State v. Brandt, 436 N.W.2d 468, 470-71 (Minn. App. 1989) (quotations and citations omitted).

            Appellant argues that there was insufficient evidence corroborating his confession because there was no independent evidence establishing that he was involved in assaulting Bower and no independent evidence establishing the crime of illegal possession of a firearm.

            In In re Welfare of M.D.S., the supreme court concluded that sufficient evidence corroborated a confession in an aiding-and-abetting case.  The court explained:

[N]ot all or any of the elements had to be individually corroborated but could be sufficiently substantiated by independent evidence of attending facts or circumstances from which the jury may infer the trustworthiness of the confession.


            Application of these rules to the case at issue reveals that the State did produce enough evidence to identify defendant and to bolster and substantiate her own admissions.  Adam Andazola’s testimony that defendant brought the newspaper clipping to his apartment the next day and discussed hiding the weapon and leaving town, while certainly not evidence in its own right of aiding and advising, is powerful support for the reliability of defendant’s own statements.  In testimony, a neighbor of the victim described a car just like the one defendant described.  Testimony by the victim’s son and her husband that neither Croft nor Back had ever been to their home but defendant had been there often supports defendant’s admission in the second statement that she gave Croft the address.  In addition her direction to Croft to shoot at the windows is directly supported by evidence of glass fragments having been found in the victim’s back.  Her admission that she directed Croft to the Earle Brown School is buttressed by evidence of property damage at the school, further lending credibility to all of her statements.  Evidence that the bullets fired into the victim’s home were from a .44-caliber rifle and that a .44-caliber rifle was found at Back’s parents’ home comports with defendant’s description of the weapon.

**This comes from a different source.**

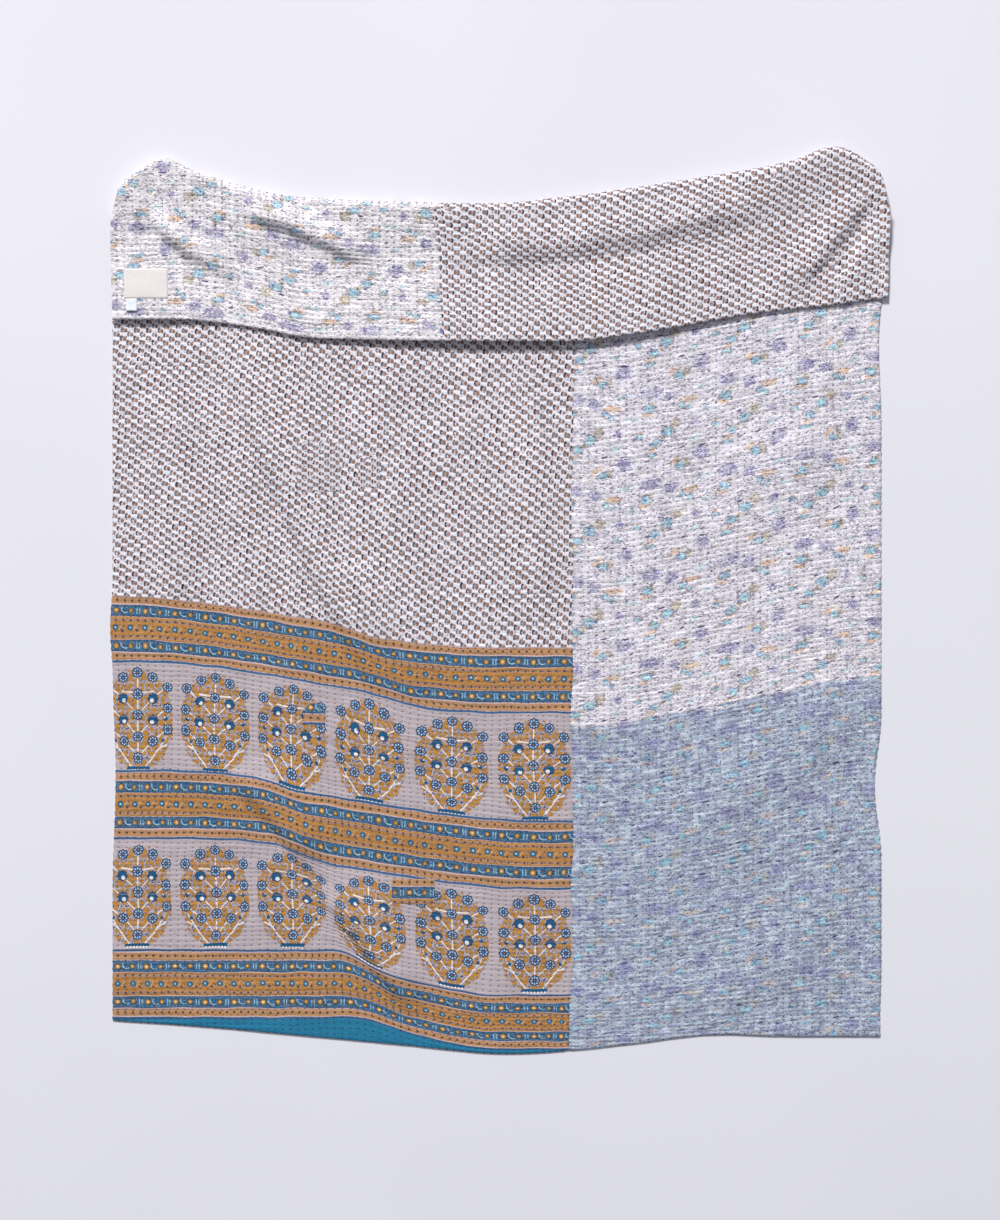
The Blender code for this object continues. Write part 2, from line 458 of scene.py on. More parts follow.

M.D.S., 345 N.W.2d 723, 735-36 (Minn. 1984) (quotation and citations omitted).

            We conclude that under M.D.S., there was sufficient evidence corroborating appellant’s confession that he gave an SKS assault rifle to Eaglefeather and Eaglefeather fired a couple of shots with it.  Evans testified that after hearing a gunshot, he saw Eaglefeather standing with an assault rifle pointed at Bower’s head.  Evans saw Eaglefeather pull the trigger and heard a second gunshot.  The SKS rifle that appellant described in his statement matched the ammunition found at the crime scene and the weapon that Evans saw Eaglefeather holding.   


            Appellant argues that the district court erred in failing to instruct the jury that it could only rely on appellant’s confession to convict him if it found that the state presented sufficient evidence that the charged crimes had been committed.  Appellant did not request such an instruction nor object to the instructions that were given.

Generally speaking, an appellate court will not consider an alleged error in jury instructions unless the instructions have been objected to at trial.  In the absence of an objection, the appellate court may review jury instructions if the instructions contain plain error affecting substantial rights or an error of fundamental law.  Under this test, the challenging party must show:  1) error, 2) that is plain, and 3) that affects substantial rights.  If all three prongs are satisfied, the court determines whether the error must be addressed to ensure the fairness and integrity of the judicial proceedings.


State v. Baird, 654 N.W.2d 105, 113 (Minn. 2002) (citations omitted).  “Trial courts are permitted considerable freedom when determining how to instruct the jury as long as the jury instruction is not confusing or misleading on fundamental points of the law.”  State v. Gutierrez, 667 N.W.2d 426, 434 (Minn. 2003).

            There is no published authority by this court or the supreme court addressing whether the court is required to instruct the jury that a defendant’s confession must be corroborated.  Appellant argues that the rule for accomplice testimony should be followed in this case.  Even in the absence of a request, the court is required to instruct the jury that it cannot convict the defendant based on accomplice testimony unless the testimony is corroborated by other evidence that tends to establish that the defendant committed the charged offense.  State v. Strommen, 648 N.W.2d 681, 689 (Minn. 2002); State v. Shoop, 441 N.W.2d 475, 479 (Minn. 1989).  The reason that an instruction is required on the corroboration requirement for accomplice testimony is that accomplice testimony is inherently untrustworthy.  State v. LaJambe, 300 Minn. 539, 541, 219 N.W.2d 917, 919 (1974).  This concern does not apply to a confession.  Cf. 1 Charles T. McCormick, McCormick on Evidence § 145, at 594 (John W. Strong, et al. eds., 5th ed. 1999) (recommending against giving an instruction on the corroboration requirement for a confession).

            The precise question in this case is whether the district court’s failure to sua sponte provide a cautionary instruction constituted plain error.  See State v. Vick, 632 N.W.2d 676, 685 (Minn. 2001) (stating rule in context of unobjected-to testimony).  Absent authority requiring such an instruction, the district court’s failure to sua sponte give the instruction was not plain error.  See State v. Ramey, 721 N.W.2d 294, 302 (Minn. 2006) (“Usually [plain error] is shown if the error contravenes case law, a rule, or a standard of conduct.”); State v. Jackson, 714 N.W.2d 681, 690 (Minn. 2006) (stating error is “plain” if it is clear or obvious at the time of appeal).

            Because there was sufficient evidence corroborating appellant’s confession and because any error in not instructing the jury on the corroboration requirement was not plain error, we affirm appellant’s convictions.